>> Start Supplied information

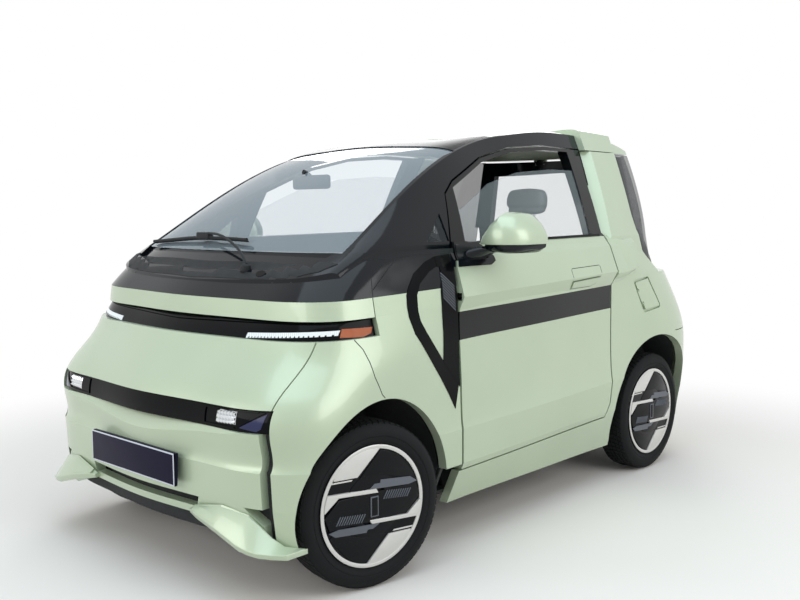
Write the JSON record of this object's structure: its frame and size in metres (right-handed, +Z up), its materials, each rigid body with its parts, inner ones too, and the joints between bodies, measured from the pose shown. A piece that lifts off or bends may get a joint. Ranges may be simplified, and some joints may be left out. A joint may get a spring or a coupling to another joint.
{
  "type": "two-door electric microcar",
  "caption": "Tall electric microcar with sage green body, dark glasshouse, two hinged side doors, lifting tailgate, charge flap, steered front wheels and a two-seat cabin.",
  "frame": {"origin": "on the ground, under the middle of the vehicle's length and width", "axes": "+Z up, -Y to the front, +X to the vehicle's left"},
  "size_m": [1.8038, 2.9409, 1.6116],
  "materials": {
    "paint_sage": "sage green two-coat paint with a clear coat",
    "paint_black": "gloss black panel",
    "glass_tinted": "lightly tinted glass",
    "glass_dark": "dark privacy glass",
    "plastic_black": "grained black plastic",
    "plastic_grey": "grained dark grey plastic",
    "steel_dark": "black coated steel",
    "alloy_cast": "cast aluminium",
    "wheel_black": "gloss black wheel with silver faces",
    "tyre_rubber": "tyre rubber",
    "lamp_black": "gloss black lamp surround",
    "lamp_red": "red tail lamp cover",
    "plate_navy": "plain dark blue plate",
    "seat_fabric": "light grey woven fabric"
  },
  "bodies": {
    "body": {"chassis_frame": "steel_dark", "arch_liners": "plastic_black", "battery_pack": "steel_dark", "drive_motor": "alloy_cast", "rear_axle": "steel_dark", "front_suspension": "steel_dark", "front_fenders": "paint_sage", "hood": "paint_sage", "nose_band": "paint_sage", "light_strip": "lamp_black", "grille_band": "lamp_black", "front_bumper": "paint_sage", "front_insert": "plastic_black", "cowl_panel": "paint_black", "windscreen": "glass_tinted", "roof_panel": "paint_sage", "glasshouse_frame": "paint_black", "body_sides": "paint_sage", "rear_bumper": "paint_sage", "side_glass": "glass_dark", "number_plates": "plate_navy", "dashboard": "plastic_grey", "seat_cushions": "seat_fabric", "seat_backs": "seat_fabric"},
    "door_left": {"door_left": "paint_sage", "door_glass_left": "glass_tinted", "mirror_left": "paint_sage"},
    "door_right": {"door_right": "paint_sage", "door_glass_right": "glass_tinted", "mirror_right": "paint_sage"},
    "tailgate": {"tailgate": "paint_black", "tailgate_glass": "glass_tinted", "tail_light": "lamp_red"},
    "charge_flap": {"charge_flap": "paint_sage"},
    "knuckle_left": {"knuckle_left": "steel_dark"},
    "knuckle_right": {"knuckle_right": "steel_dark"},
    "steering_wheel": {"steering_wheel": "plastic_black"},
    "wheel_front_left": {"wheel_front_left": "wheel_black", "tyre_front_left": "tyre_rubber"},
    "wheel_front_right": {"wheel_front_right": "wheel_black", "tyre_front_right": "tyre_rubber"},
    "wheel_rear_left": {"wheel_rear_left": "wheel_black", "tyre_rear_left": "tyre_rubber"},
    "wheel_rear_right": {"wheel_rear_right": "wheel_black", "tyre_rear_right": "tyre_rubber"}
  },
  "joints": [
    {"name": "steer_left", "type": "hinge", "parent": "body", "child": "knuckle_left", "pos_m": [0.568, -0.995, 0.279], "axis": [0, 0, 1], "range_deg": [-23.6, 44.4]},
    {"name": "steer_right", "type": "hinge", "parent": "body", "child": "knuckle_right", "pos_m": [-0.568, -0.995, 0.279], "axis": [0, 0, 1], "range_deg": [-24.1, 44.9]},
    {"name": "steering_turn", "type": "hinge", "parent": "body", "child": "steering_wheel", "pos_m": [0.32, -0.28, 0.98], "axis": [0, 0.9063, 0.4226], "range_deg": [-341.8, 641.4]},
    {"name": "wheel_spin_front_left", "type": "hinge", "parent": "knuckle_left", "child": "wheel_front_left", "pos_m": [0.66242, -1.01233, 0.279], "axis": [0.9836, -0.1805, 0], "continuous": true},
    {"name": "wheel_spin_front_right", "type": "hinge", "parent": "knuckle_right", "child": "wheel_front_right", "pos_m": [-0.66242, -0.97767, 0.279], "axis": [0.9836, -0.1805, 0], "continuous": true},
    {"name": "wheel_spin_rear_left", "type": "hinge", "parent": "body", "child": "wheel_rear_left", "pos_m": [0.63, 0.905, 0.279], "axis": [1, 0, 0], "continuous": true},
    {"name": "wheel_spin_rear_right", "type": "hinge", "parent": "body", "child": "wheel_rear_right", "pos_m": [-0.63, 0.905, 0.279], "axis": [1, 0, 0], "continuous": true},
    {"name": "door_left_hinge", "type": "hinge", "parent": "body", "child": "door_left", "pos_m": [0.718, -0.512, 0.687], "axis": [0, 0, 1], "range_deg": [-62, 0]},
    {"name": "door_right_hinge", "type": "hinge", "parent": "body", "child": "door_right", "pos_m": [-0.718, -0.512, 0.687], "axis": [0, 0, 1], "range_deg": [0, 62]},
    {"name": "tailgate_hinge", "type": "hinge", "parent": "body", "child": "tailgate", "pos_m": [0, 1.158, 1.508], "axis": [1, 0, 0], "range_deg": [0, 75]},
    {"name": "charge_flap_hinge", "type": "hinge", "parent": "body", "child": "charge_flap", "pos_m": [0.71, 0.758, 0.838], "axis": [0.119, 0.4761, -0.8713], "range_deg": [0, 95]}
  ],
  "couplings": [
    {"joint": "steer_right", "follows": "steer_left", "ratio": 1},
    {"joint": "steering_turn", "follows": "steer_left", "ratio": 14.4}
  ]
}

>> End Supplied information

— What is expected —
Make an exact copy of the listing, including every line.

— Answer to this task —
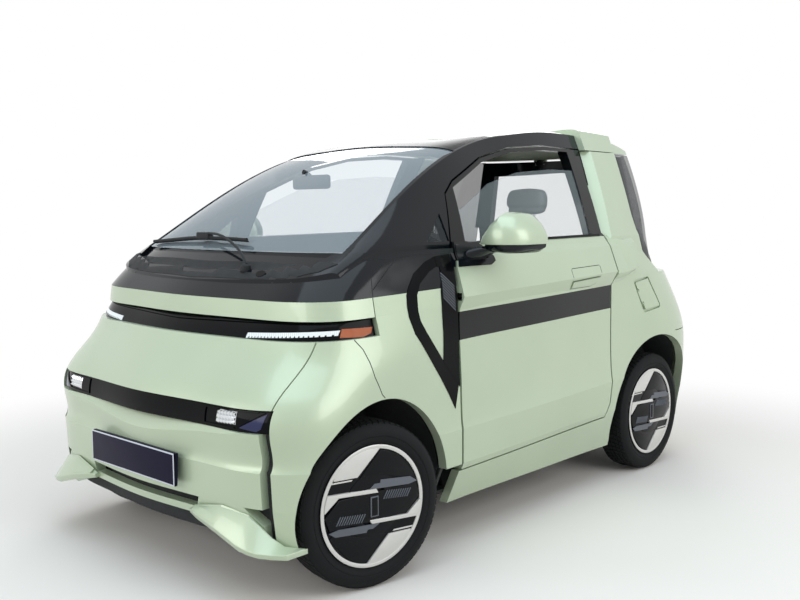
Write the JSON record of this object's structure: its frame and size in metres (right-handed, +Z up), its materials, each rigid body with its parts, inner ones too, and the joints between bodies, measured from the pose shown. A piece that lifts off or bends may get a joint. Ranges may be simplified, and some joints may be left out. A joint may get a spring or a coupling to another joint.
{
  "type": "two-door electric microcar",
  "caption": "Tall electric microcar with sage green body, dark glasshouse, two hinged side doors, lifting tailgate, charge flap, steered front wheels and a two-seat cabin.",
  "frame": {"origin": "on the ground, under the middle of the vehicle's length and width", "axes": "+Z up, -Y to the front, +X to the vehicle's left"},
  "size_m": [1.8038, 2.9409, 1.6116],
  "materials": {
    "paint_sage": "sage green two-coat paint with a clear coat",
    "paint_black": "gloss black panel",
    "glass_tinted": "lightly tinted glass",
    "glass_dark": "dark privacy glass",
    "plastic_black": "grained black plastic",
    "plastic_grey": "grained dark grey plastic",
    "steel_dark": "black coated steel",
    "alloy_cast": "cast aluminium",
    "wheel_black": "gloss black wheel with silver faces",
    "tyre_rubber": "tyre rubber",
    "lamp_black": "gloss black lamp surround",
    "lamp_red": "red tail lamp cover",
    "plate_navy": "plain dark blue plate",
    "seat_fabric": "light grey woven fabric"
  },
  "bodies": {
    "body": {"chassis_frame": "steel_dark", "arch_liners": "plastic_black", "battery_pack": "steel_dark", "drive_motor": "alloy_cast", "rear_axle": "steel_dark", "front_suspension": "steel_dark", "front_fenders": "paint_sage", "hood": "paint_sage", "nose_band": "paint_sage", "light_strip": "lamp_black", "grille_band": "lamp_black", "front_bumper": "paint_sage", "front_insert": "plastic_black", "cowl_panel": "paint_black", "windscreen": "glass_tinted", "roof_panel": "paint_sage", "glasshouse_frame": "paint_black", "body_sides": "paint_sage", "rear_bumper": "paint_sage", "side_glass": "glass_dark", "number_plates": "plate_navy", "dashboard": "plastic_grey", "seat_cushions": "seat_fabric", "seat_backs": "seat_fabric"},
    "door_left": {"door_left": "paint_sage", "door_glass_left": "glass_tinted", "mirror_left": "paint_sage"},
    "door_right": {"door_right": "paint_sage", "door_glass_right": "glass_tinted", "mirror_right": "paint_sage"},
    "tailgate": {"tailgate": "paint_black", "tailgate_glass": "glass_tinted", "tail_light": "lamp_red"},
    "charge_flap": {"charge_flap": "paint_sage"},
    "knuckle_left": {"knuckle_left": "steel_dark"},
    "knuckle_right": {"knuckle_right": "steel_dark"},
    "steering_wheel": {"steering_wheel": "plastic_black"},
    "wheel_front_left": {"wheel_front_left": "wheel_black", "tyre_front_left": "tyre_rubber"},
    "wheel_front_right": {"wheel_front_right": "wheel_black", "tyre_front_right": "tyre_rubber"},
    "wheel_rear_left": {"wheel_rear_left": "wheel_black", "tyre_rear_left": "tyre_rubber"},
    "wheel_rear_right": {"wheel_rear_right": "wheel_black", "tyre_rear_right": "tyre_rubber"}
  },
  "joints": [
    {"name": "steer_left", "type": "hinge", "parent": "body", "child": "knuckle_left", "pos_m": [0.568, -0.995, 0.279], "axis": [0, 0, 1], "range_deg": [-23.6, 44.4]},
    {"name": "steer_right", "type": "hinge", "parent": "body", "child": "knuckle_right", "pos_m": [-0.568, -0.995, 0.279], "axis": [0, 0, 1], "range_deg": [-24.1, 44.9]},
    {"name": "steering_turn", "type": "hinge", "parent": "body", "child": "steering_wheel", "pos_m": [0.32, -0.28, 0.98], "axis": [0, 0.9063, 0.4226], "range_deg": [-341.8, 641.4]},
    {"name": "wheel_spin_front_left", "type": "hinge", "parent": "knuckle_left", "child": "wheel_front_left", "pos_m": [0.66242, -1.01233, 0.279], "axis": [0.9836, -0.1805, 0], "continuous": true},
    {"name": "wheel_spin_front_right", "type": "hinge", "parent": "knuckle_right", "child": "wheel_front_right", "pos_m": [-0.66242, -0.97767, 0.279], "axis": [0.9836, -0.1805, 0], "continuous": true},
    {"name": "wheel_spin_rear_left", "type": "hinge", "parent": "body", "child": "wheel_rear_left", "pos_m": [0.63, 0.905, 0.279], "axis": [1, 0, 0], "continuous": true},
    {"name": "wheel_spin_rear_right", "type": "hinge", "parent": "body", "child": "wheel_rear_right", "pos_m": [-0.63, 0.905, 0.279], "axis": [1, 0, 0], "continuous": true},
    {"name": "door_left_hinge", "type": "hinge", "parent": "body", "child": "door_left", "pos_m": [0.718, -0.512, 0.687], "axis": [0, 0, 1], "range_deg": [-62, 0]},
    {"name": "door_right_hinge", "type": "hinge", "parent": "body", "child": "door_right", "pos_m": [-0.718, -0.512, 0.687], "axis": [0, 0, 1], "range_deg": [0, 62]},
    {"name": "tailgate_hinge", "type": "hinge", "parent": "body", "child": "tailgate", "pos_m": [0, 1.158, 1.508], "axis": [1, 0, 0], "range_deg": [0, 75]},
    {"name": "charge_flap_hinge", "type": "hinge", "parent": "body", "child": "charge_flap", "pos_m": [0.71, 0.758, 0.838], "axis": [0.119, 0.4761, -0.8713], "range_deg": [0, 95]}
  ],
  "couplings": [
    {"joint": "steer_right", "follows": "steer_left", "ratio": 1},
    {"joint": "steering_turn", "follows": "steer_left", "ratio": 14.4}
  ]
}